As nonchalantly as he could, Eric said, “I thought maybe me and you and Mex were gonna… you know, fuck around out here. The way me and Dynamite and Shit do in the Dump.” Even Eric could hear that he sounded petulant— the tone he’d wanted to avoid. Stepping down onto the scow’s deck under the light from the boat house ceiling, then looking back, Jay raised a hempen brow. “Yeah? You did? Now, what made you think that? Nobody said nothin’ about fuckin’— you sure didn’t.”
“Now, you ain’t eighteen yet. You’re still seventeen. What did you think? We was gonna jump on you, bring you down, and rape you in our own guest bed?”

“I don’t know…” Eric swallowed, looking around for something to do. If he could help, he knew he’d feel better. “It was a little… funny.” Eric didn’t shrug.

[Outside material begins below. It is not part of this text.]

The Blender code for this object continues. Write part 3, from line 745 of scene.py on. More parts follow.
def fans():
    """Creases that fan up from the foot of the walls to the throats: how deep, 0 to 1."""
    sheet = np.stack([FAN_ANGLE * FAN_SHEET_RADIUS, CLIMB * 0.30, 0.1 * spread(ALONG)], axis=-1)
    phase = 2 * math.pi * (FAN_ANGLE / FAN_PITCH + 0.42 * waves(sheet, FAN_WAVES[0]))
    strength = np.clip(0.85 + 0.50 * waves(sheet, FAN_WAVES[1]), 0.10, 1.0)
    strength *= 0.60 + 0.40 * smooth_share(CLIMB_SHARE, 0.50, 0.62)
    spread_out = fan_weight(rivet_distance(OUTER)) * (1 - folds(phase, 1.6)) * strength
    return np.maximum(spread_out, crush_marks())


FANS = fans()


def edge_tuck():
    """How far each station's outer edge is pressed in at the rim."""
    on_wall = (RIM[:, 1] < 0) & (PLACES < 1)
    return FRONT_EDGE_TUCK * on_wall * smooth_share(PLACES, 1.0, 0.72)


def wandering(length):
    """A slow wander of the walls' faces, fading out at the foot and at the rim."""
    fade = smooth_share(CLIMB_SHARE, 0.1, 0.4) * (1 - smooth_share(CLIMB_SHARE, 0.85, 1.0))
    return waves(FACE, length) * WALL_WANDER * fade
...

He didn’t feel like shrugging. “Well, yeah,” Jay said. “A good fuck is nice sometimes— especially with your friends.”

“I guess… maybe you don’t think you should do nothin’ with kids under eighteen…?” It was more than petulant. It was plaintive.

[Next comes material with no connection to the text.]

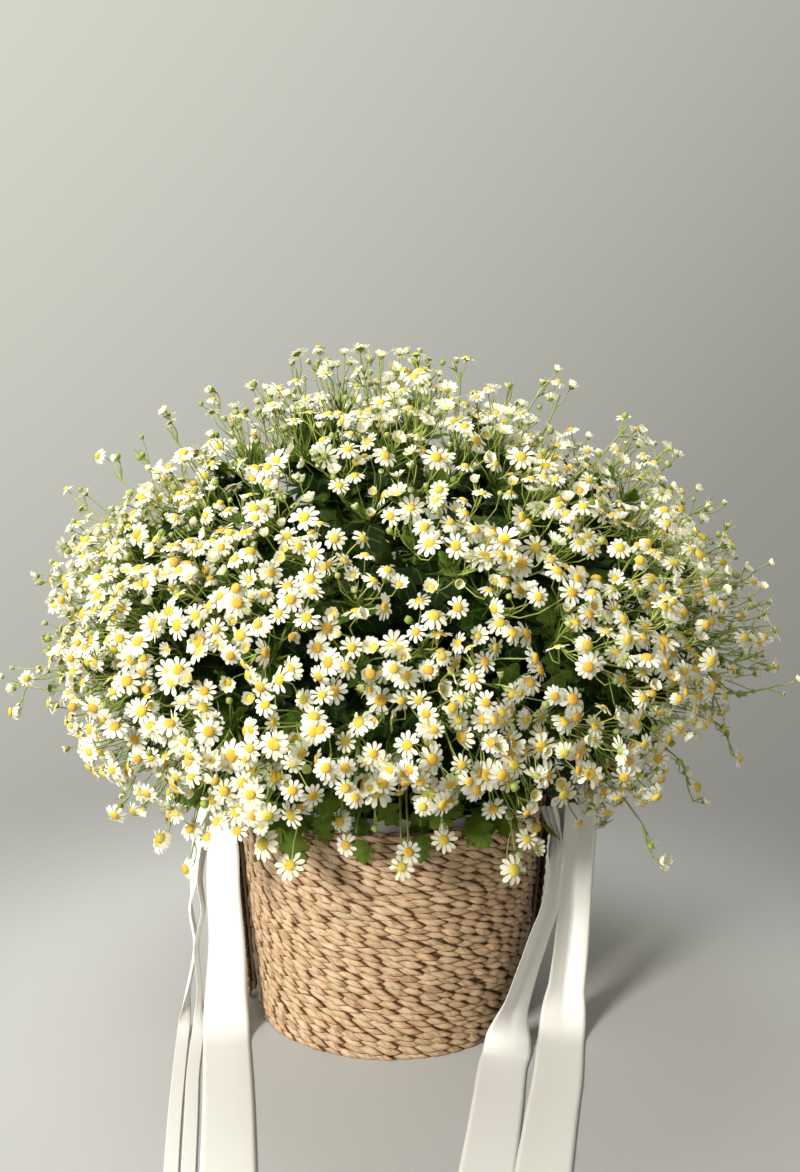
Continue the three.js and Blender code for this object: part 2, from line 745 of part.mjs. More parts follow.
// A side band: a plaited strip down the wall, with a raised rib at each crossing
function sideBand(azimuth, top, bottom, frayed) {
  const skin = new Skin();
  const out = polar(1, azimuth, 0);
  const across = polar(1, azimuth + Math.PI / 2, 0);
  let ring = null;
  for (let k = 0; k <= BAND_STEPS; k += 1) {
    const height = bottom + ((top - bottom) * k) / BAND_STEPS;
    const crossing = k % 2 === 1;
    const near = wallRadius(height) + STITCH_RISE + GAP + (frayed && k === 0 ? FRAY : 0);
    const far = near + BAND_THICKNESS + (crossing ? BAND_RIB : 0);
    const wide = BAND_WIDTH / 2 - (crossing ? 0 : BAND_WAIST);
    const spot = (radius, aside) => {
      const place = out.clone().multiplyScalar(radius).addScaledVector(across, aside);
      return skin.point(place.setZ(height));
    };
    const next = [spot(far, -wide), spot(far, wide), spot(near, wide), spot(near, -wide)];
    if (ring) skin.band(ring, next);
    if (k === 0) skin.fan(next, spot(near + BAND_THICKNESS / 2, 0), false);
    if (k === BAND_STEPS) skin.fan(next, spot(near + BAND_THICKNESS / 2, 0), true);
    ring = next;
  }
  return skin.geometry();
}

// A flat ribbon through hand-chosen points. Each has a place, the way that its width runs, and how
// much of the width is left where the ribbon is gathered into its knot.
function ribbonSolid(points, width) {
  const skin = new Skin();
  let ring = null;
  points.forEach(([x, y, z, widthX, widthY, gathered = 1], k) => {
    const place = new THREE.Vector3(x, y, z);
    const before = points[Math.max(0, k - 1)];
    const after = points[Math.min(points.length - 1, k + 1)];
    const axis = new THREE.Vector3(after[0] - before[0], after[1] - before[1], after[2] - before[2]);
    axis.normalize();
    const across = new THREE.Vector3(widthX, widthY, 0);
    across.addScaledVector(axis, -across.dot(axis)).normalize();
    const flat = new THREE.Vector3().crossVectors(axis, across).normalize();
    const corner = (aside, lift) => {
      const edge = place.clone().addScaledVector(across, (aside * width * gathered) / 2);
      return skin.point(edge.addScaledVector(flat, (lift * RIBBON_THICKNESS) / 2));
    };
    const next = [corner(-1, -1), corner(1, -1), corner(1, 1), corner(-1, 1)];
    if (ring) skin.strip(ring, next);
    else skin.faces.push(next[0], next[2], next[1], next[0], next[3], next[2]);
    ring = next;
  });
  skin.faces.push(ring[0], ring[1], ring[2], ring[0], ring[2], ring[3]);
  return solidOf(skin.geometry());
}

function knotSolid(x, y, z, size) {
  const ball = new THREE.SphereGeometry(KNOT_RADIUS * size, 8, 6);
  ball.scale(0.8, 1.15, 1);
  ball.translate(x, y, z);
  return solidOf(ball);
}

// Right-hand ribbon: a knot on the side band, a short loop, and two tails that reach the floor
// and run on towards the front. Each point is x, y, z and the direction of the ribbon's width.
function ribbonRight() {
  const frontTail = [
    [147, -12, 149, 0.1, 1, 0.35], [140, -28, 128, 0.25, 0.97, 0.8], [127, -44, 104, 0.38, 0.93],
    [114, -60, 78, 0.5, 0.87], [102, -74, 50, 0.62, 0.78], [92, -87, 24, 0.72, 0.7],
    [88, -98, 9, 0.9, 0.3], [85, -109, 2.5, 1, 0], [80, -128, 0.6, 1, -0.15],
    [73, -180, 0.6, 1, -0.15], [65, -235, 0.6, 1, -0.15], [57, -292, 0.6, 1, -0.15],
  ];
  const outerTail = [
    [148, -8, 151, 0.9, 0.4, 0.3], [157, 4, 172, 0.9, 0.4, 0.7], [165, 9, 190, 0.95, 0.3],
    [169, 5, 199, 0.95, 0.3], [172, -3, 198, 0.95, 0.3], [173, -10, 185, 0.95, 0.3],
    [171, -16, 155, 0.95, 0.3], [164, -26, 110, 0.95, 0.3], [156, -42, 62, 1, 0.2],
    [149, -58, 24, 1, 0], [145, -69, 8, 1, -0.1], [140, -88, 0.6, 1, -0.2],
    [130, -140, 0.6, 1, -0.2], [117, -200, 0.6, 1, -0.2], [98, -292, 0.6, 1, -0.2],
  ];
  return geometryOf(knotSolid(143.9, -10, 149, 1)
    .add(ribbonSolid(frontTail, RIBBON_WIDTH)).add(ribbonSolid(outerTail, RIBBON_WIDTH)));
}

// Left-hand ribbon: a knot under the flowers and one broad tail
function ribbonLeft() {
  const tail = [
    [-147, -12, 166, 0.8, -0.6, 0.35], [-144, -24, 145, 0.82, -0.57, 0.9], [-143, -35, 110, 0.82, -0.57],
    [-139, -47, 66, 0.85, -0.5], [-138, -60, 26, 0.95, -0.3], [-136, -71, 9, 1, 0],
    [-133, -90, 0.6, 1, 0.15], [-125, -140, 0.6, 1, 0.15], [-116, -200, 0.6, 1, 0.15],
    [-103, -294, 0.6, 1, 0.15],
  ];
  return geometryOf(knotSolid(-145.9, -8, 167, 1).add(ribbonSolid(tail, RIBBON_WIDTH)));
}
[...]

“I didn’t say that. But I do think that if you’re under eighteen, you got to be able to ask for it, clear and direct— especially if you want it from older guys. You know, this sex business ain’t about mind readin’. It’s about sayin’ what you want, gettin’ an answer— yes, no— and acceptin’ it.”

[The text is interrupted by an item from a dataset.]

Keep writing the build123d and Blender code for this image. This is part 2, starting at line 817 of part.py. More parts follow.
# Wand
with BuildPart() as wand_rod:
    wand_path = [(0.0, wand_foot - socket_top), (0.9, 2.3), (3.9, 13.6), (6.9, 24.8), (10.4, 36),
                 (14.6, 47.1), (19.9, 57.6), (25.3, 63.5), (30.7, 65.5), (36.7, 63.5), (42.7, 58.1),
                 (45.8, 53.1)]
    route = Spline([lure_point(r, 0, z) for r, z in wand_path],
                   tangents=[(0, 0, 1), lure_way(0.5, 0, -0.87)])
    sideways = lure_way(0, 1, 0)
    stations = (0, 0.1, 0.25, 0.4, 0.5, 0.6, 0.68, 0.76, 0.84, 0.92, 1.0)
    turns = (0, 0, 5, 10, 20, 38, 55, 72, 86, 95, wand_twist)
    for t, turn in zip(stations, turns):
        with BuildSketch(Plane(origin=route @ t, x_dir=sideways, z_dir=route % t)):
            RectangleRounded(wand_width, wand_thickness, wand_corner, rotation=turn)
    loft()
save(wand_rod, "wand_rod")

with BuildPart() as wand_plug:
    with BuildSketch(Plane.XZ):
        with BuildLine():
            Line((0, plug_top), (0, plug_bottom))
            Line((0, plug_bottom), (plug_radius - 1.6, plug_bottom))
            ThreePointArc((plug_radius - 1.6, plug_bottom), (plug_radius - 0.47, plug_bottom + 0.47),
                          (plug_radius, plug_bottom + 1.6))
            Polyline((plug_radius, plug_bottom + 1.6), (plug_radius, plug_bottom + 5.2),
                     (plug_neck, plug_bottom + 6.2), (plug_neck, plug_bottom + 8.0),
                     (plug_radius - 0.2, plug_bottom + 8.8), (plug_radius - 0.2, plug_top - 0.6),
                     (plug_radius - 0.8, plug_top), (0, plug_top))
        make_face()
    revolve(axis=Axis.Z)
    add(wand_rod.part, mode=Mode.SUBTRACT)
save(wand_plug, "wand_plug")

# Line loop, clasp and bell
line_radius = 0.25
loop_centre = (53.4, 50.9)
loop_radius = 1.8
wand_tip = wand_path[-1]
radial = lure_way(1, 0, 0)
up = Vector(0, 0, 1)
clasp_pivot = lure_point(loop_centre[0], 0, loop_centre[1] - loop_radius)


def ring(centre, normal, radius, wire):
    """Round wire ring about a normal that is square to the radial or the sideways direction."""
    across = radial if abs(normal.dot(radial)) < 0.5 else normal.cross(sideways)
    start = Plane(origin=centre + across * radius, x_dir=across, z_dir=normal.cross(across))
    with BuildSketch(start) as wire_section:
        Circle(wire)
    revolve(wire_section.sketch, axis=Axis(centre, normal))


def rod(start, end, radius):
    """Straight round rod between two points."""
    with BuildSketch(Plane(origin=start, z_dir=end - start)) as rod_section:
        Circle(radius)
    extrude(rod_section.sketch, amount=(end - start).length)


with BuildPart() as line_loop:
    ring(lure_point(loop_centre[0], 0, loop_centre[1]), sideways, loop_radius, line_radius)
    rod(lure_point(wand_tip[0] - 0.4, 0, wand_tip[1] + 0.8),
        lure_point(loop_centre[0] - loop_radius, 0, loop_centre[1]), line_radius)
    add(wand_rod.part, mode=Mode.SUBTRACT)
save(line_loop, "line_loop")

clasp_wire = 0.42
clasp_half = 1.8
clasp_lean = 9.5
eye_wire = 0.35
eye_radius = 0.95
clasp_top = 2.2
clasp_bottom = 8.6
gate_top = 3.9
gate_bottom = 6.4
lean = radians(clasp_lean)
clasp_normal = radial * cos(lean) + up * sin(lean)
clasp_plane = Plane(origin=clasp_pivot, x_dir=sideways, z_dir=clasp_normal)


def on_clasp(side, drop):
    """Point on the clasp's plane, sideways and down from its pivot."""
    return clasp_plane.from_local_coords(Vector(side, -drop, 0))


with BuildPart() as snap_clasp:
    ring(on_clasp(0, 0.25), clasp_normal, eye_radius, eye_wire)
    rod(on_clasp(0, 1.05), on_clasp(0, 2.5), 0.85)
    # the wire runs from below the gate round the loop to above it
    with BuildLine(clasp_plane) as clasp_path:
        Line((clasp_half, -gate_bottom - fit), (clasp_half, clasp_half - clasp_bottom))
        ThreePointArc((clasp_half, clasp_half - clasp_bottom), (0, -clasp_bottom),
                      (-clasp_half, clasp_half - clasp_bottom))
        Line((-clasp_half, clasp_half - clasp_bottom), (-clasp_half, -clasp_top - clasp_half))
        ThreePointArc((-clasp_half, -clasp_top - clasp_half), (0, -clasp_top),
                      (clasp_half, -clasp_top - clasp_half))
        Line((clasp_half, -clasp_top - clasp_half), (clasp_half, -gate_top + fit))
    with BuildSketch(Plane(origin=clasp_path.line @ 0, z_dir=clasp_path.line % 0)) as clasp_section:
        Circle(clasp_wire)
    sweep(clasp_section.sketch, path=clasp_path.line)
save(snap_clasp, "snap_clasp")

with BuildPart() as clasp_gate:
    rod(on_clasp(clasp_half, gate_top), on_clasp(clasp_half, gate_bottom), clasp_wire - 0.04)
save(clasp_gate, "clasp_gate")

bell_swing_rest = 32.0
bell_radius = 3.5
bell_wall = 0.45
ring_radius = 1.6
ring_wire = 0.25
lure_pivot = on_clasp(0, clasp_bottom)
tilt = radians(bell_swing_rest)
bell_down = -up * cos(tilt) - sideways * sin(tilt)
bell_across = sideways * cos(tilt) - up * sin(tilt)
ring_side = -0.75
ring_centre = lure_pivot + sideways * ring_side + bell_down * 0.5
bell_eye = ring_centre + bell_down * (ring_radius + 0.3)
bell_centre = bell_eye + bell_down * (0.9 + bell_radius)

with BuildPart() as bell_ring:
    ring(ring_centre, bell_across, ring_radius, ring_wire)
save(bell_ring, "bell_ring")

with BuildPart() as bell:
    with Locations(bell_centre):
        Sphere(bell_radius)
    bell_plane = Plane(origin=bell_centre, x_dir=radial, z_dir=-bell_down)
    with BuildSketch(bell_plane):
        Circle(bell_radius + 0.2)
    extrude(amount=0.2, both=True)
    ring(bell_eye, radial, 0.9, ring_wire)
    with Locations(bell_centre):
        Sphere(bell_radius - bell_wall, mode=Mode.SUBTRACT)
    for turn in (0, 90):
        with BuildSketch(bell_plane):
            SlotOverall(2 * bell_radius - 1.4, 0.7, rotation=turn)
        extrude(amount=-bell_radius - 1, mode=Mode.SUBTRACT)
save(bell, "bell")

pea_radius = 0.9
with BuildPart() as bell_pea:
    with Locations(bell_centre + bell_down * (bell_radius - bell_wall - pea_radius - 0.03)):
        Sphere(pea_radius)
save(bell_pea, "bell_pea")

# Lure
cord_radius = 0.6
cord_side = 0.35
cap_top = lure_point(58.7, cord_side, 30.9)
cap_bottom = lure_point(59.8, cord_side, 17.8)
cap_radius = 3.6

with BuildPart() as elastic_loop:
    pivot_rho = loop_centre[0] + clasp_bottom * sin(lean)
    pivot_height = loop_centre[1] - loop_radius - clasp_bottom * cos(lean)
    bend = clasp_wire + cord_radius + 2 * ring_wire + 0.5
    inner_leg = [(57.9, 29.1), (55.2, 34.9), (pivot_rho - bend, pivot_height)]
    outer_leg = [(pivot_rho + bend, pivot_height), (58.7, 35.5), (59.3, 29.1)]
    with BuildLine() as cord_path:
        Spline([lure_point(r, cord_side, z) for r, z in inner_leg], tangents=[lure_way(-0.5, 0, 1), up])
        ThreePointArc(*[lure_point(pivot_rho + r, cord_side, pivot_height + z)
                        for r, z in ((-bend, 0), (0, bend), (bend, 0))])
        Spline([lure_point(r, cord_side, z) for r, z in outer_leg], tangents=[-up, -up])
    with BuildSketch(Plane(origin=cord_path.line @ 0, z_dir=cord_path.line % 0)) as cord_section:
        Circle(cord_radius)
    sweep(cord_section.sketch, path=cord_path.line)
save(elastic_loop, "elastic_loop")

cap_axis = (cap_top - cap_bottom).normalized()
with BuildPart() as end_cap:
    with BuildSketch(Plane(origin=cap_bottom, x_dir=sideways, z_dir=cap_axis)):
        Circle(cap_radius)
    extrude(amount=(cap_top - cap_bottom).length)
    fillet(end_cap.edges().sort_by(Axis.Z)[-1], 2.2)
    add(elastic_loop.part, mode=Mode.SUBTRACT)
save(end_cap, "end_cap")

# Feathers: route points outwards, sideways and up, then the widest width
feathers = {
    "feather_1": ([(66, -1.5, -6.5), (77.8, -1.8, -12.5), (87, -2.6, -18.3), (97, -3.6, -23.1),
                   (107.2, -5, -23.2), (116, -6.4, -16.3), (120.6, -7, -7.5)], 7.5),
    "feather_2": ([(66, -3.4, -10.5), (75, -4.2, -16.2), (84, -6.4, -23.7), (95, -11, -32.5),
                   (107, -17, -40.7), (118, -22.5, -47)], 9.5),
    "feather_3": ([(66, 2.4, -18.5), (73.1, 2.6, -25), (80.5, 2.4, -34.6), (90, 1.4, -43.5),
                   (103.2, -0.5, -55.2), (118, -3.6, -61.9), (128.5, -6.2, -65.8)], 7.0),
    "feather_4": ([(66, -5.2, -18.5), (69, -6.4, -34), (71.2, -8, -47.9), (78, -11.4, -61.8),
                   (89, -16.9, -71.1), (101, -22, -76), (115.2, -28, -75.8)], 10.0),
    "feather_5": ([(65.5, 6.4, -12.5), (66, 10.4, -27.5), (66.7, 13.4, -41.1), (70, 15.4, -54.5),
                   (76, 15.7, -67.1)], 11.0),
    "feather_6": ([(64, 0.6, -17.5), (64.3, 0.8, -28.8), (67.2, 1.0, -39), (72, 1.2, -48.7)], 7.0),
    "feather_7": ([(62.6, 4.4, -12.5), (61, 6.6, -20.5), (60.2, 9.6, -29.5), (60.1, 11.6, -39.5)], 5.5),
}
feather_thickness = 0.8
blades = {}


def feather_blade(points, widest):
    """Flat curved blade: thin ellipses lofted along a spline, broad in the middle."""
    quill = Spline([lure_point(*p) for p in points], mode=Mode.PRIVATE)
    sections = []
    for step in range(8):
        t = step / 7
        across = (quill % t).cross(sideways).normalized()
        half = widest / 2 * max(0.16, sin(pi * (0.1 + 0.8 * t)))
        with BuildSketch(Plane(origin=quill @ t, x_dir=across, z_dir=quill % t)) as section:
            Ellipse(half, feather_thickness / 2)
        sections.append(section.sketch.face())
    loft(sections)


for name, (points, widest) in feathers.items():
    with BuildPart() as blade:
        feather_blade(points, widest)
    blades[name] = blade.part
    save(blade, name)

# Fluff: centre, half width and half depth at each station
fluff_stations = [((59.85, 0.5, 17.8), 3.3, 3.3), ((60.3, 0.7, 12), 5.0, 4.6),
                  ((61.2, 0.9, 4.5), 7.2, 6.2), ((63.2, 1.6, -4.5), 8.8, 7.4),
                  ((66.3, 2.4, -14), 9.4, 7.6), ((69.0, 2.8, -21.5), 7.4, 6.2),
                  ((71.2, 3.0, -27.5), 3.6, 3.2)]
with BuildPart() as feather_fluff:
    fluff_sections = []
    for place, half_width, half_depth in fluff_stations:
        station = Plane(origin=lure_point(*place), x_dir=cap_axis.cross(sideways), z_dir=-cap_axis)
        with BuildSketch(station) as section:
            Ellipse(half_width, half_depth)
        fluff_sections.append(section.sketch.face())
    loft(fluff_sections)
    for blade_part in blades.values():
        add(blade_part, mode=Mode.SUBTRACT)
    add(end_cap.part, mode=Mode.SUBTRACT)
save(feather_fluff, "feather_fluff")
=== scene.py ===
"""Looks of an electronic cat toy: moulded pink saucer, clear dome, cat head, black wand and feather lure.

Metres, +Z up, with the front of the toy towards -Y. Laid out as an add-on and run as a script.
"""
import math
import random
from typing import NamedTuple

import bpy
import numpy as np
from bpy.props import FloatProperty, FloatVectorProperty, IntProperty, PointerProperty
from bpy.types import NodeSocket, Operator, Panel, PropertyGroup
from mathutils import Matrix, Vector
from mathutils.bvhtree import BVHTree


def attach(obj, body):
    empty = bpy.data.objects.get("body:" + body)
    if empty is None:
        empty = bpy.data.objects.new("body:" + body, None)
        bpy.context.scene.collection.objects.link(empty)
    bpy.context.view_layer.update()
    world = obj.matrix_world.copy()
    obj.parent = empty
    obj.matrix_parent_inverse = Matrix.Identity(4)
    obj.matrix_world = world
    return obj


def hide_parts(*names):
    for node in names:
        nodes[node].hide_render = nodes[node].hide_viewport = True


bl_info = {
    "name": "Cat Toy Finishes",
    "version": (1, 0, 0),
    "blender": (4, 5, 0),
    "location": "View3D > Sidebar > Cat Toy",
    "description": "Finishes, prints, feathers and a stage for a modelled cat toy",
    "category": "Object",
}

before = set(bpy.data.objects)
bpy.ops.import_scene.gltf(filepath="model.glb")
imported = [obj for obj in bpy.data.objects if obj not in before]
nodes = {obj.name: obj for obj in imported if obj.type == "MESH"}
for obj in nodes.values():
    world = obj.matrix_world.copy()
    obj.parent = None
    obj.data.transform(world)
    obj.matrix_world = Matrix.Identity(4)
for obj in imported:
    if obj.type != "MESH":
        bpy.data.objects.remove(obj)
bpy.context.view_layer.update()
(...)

(I realize, this is not quite what I had intended to focus on as “post-transgressive,” even as I think “choosing” is central to counter what feels like the coercive force of “transgression,” but this is a barely-formed thought.) I think what gets me here is precisely what is non-coercive about this framing of sex as sociality, or about grasping the particular intimacies and violations entailed in accepting sex as sociality.

A final example, and this from the famed “coprophagia” passages. Here is Shit discussing it:

“The thing about eatin’ shit is, it’s a group thing. You gotta get a bunch of guys together, see. And most of it’s gonna be all nasty talk, gettin’ up to it— a couple of yall lay some nice big ones there in the middle for everybody, and you can go around and around them things for forty minutes, pickin’ up and passin’ around and sniffin’ at it, and puttin’ down again. But by the end, two or three of yall got to get in there an’ eat some of it for real.”

(I should add a note here on citing Delany: the taxonomic impulse-urge in so many reviews is a “turn away,” a swerve, if you will, from the “funk” of citing Delany when he discusses sex. After all, to cite such a passage is to implicate oneself in an economy of sex acts that “polite people” should know only by their scientific names—I’m not sure I’m delicate enough to abide by this convention.) What grabs me about this description is the “group thing” aspect of it, the building and sustaining of togetherness around sex practices. Here, Shit is describing the so-called Breakfast Club, and while time is relatively difficult to map in the novel, it’s clear that the club existed for many years (if not decades). And this makes me think of what sexual cultures sustain. (Another half-thought.)
It might seem odd—and even silly—to describe as “post-transgressive” a novel that is so clearly aware that it delves into “taboo.” When Eric first moves to the Dump, Dynamite and Jay spend a lot of time coaching him in discretion—no need to “announce” your business. This is not the confessional world of gay pride and coming out, even as it is a fully realized world saturated (even over-saturated) with desire and sex. And, of course, it might seem odd—and even silly—to describe as “post-transgressive” a novel that theorizes sex acts as “barriers”: “You know pleasure is a funny thing. It always comes on the other side of some barrier or other.” To live in a pleasure economy is always to be “aware” of the “barrier” one encounters—and it might be that pleasure is always this crossing of a barrier, that the “safety” promised by romance novels fails to reckon with self-shattering. (Shit would sneer at this description.)

And, certainly, this is not a careless novel. It “exists,” and the Dump “exists” because a black tycoon decided in 1986 or 1987 that black gay men should be tested for HIV; provided free healthcare to ensure this testing; and created a community whose rules are explicit about sexual health (no penetrative anal sex without appropriate documentation or rubbers). That is: the Dump “avoids” the “many thousands gone” who haunt black gay cultural production (and its absence). And it’s a curious novel because it “saves” the black gay homeless and poor. One is confronted with the question of whose lives are worth saving. And what it means to imagine that the black gay homeless and poor are worth saving.

It is a “post-transgressive” novel because it seems relatively uninterested in whether or not its bourgeois readers and critics will “conquer” their disgust. And, also, I think, because it is so invested in “fun” and “affection.” Whereas the “transgressive” novel is invested in a big “fuck you” to the world, Through the Valley of the Nest of Spiders is interested in what a livable world might be, especially a world in which a Shit can thrive. (And, here, it’s striking how much easier it seems for reviewers to focus on Eric to the exclusion of Shit.)

This is a post-transgressive novel precisely because it imagines a world where Shit can thrive.